Ash Regan has tried to pitch for the votes of the most impatient party members, by arguing that 50 per cent plus one vote for pro-independence parties in a Scottish parliament or House of Commons election is grounds to begin negotiations with the UK government. Yousaf is mimicking Sturgeon’s approach of ramping up the rhetoric while kicking the independence question into the long grass. As I wrote on Coffee House earlier this week, Forbes is the candidate the Scottish Tories privately fear the most, in part because they believe her moderation could bring soft No voters over to Yes.
The campaigns will be keen to underscore that this is just one poll, conducted in the opening days of the contest, and that members will want to hear more from each of the candidates before making up their minds.

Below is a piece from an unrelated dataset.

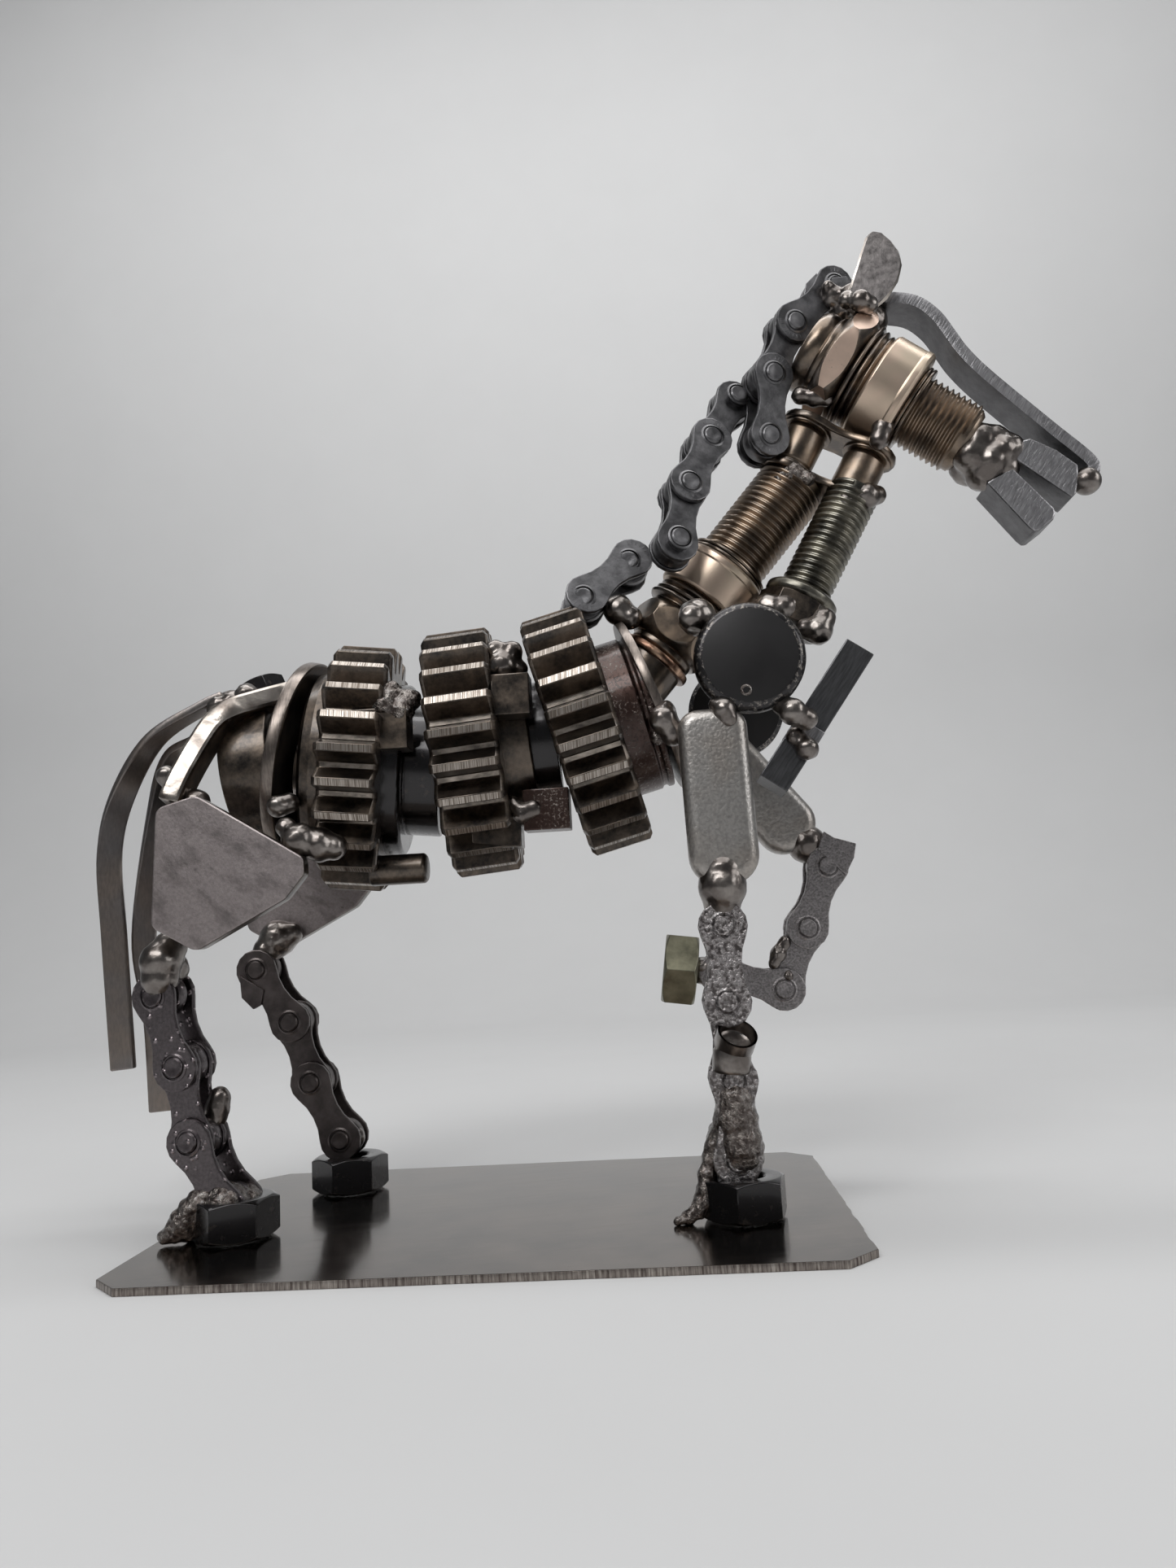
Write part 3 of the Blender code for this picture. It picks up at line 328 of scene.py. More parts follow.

The poll also won’t have captured the backlash to the treatment of Forbes for her religious views. Both Jim Fairlie, a Perthshire MSP from the right, and Christine Grahame, a veteran left-winger, have spoken up for the 32-year-old.
Grahame, an atheist who supports transgender self-identification and same-sex marriage, said her colleague, a member of the Free Church of Scotland, was being subjected to a ‘witch hunt’ based on her religion. As well as principled opposition to a secular inquisition, this may reflect a view expressed by other SNP politicians that Forbes is the much stronger candidate and has not racked up a reputation for policy and political gaffes like Yousaf.
Meanwhile, Yousaf, who says he supports same-sex marriage, is now facing accusations over his failure to vote on the final stage of the legislation at Holyrood. He says he had to attend a meeting about a Scot who was on death row in Pakistan at the time, but former SNP Cabinet minister Alex Neil has told the Herald Yousaf arranged this as a ‘cover for not voting’ because he was under ‘pressure from the mosque’.
Yousaf may be the firm favourite of the party machine and its media outriders. But this contest isn’t over yet.